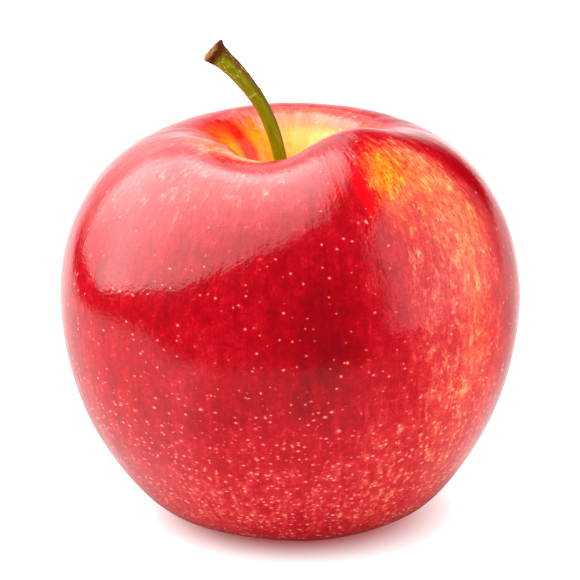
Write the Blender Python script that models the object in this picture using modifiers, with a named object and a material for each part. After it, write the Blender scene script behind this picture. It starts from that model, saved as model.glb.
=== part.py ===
"""A ripe red apple with its stem, resting on the low knobs around its calyx.

The apple stands on the XY plane with +Z up and its front towards -Y. The flesh and skin are
one body, because they grew as one: a turned profile from the floor of the stem cavity to the
floor of the calyx basin, with uneven shoulders and five knobs to rest on. The stem is rooted
in a socket in the cavity. The dried sepals, stamens and styles of the flower sit in the basin.
"""
import math

import bmesh
import bpy
from mathutils import Matrix, Vector

# Driving dimensions, in metres.
MM = 0.001
BODY_WIDTH = 78.2 * MM
BODY_HEIGHT = 66.2 * MM      # resting plane to the shoulders, before the shoulders' own lobes
STEM_RADIUS = 1.05 * MM      # at the thinnest stretch
CLEARANCE = 0.3 * MM         # between two pieces that touch

# The apple's profile from the stem cavity's floor to the calyx basin's floor. Each point is a
# radius as a part of half the width, and a height as a part of the body's height.
PROFILE = (
    (0.000, 0.755),  # floor of the stem cavity
    (0.051, 0.767),
    (0.128, 0.822),
    (0.220, 0.909),  # cavity wall
    (0.322, 0.970),
    (0.465, 1.000),  # shoulders
    (0.639, 0.976),
    (0.818, 0.894),
    (0.946, 0.764),
    (1.000, 0.598),  # widest ring
    (0.974, 0.429),
    (0.885, 0.269),
    (0.747, 0.136),
    (0.590, 0.042),
    (0.430, 0.000),  # outer edge of the resting ring
    (0.385, 0.000),  # inner edge of the resting ring
    (0.288, 0.017),
    (0.184, 0.066),
    (0.087, 0.121),
    (0.000, 0.142),  # floor of the calyx basin
)
# Places along the profile, counted in its points.
SHOULDERS = 5.0              # the highest ring
CAVITY_EDGE = 4.5            # where the lobes lean in most
UNDERSIDE = 12.7             # the flank just above the floor
RESTING_RING = 14.5

# Lobes of the shoulders: azimuth and width in degrees, rise, and lean in over the cavity.
# Azimuth 0 is the front (-Y) and 90 the right (+X).
SHOULDER_LOBES = (
    (20, 16, 1.9 * MM, 2.4 * MM),
    (52, 19, 3.4 * MM, 3.2 * MM),
    (84, 14, 0.7 * MM, 0.0),
    (140, 20, 0.3 * MM, 0.0),
    (180, 24, 0.2 * MM, 0.0),
    (-112, 22, -0.5 * MM, 0.0),
    (-62, 20, 1.6 * MM, 1.5 * MM),
)
RISE_REACH = (10 * MM, 16 * MM)   # how far a lobe's rise carries: into the cavity, and outside
LEAN_REACH = (9 * MM, 13 * MM)    # the same for its lean
PIT_RADIUS = 6 * MM               # inside this radius the lean fades out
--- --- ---
_Goal:_ Please print the material above exactly as it appears, from its first line through the line containing "from mathutils import Matrix, Vector", inclusive, and stop there.

_Solution below:_
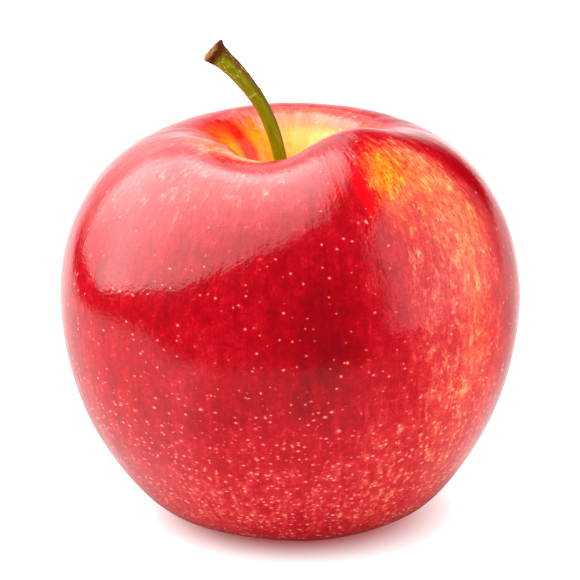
Write the Blender Python script that models the object in this picture using modifiers, with a named object and a material for each part. After it, write the Blender scene script behind this picture. It starts from that model, saved as model.glb.
=== part.py ===
"""A ripe red apple with its stem, resting on the low knobs around its calyx.

The apple stands on the XY plane with +Z up and its front towards -Y. The flesh and skin are
one body, because they grew as one: a turned profile from the floor of the stem cavity to the
floor of the calyx basin, with uneven shoulders and five knobs to rest on. The stem is rooted
in a socket in the cavity. The dried sepals, stamens and styles of the flower sit in the basin.
"""
import math

import bmesh
import bpy
from mathutils import Matrix, Vector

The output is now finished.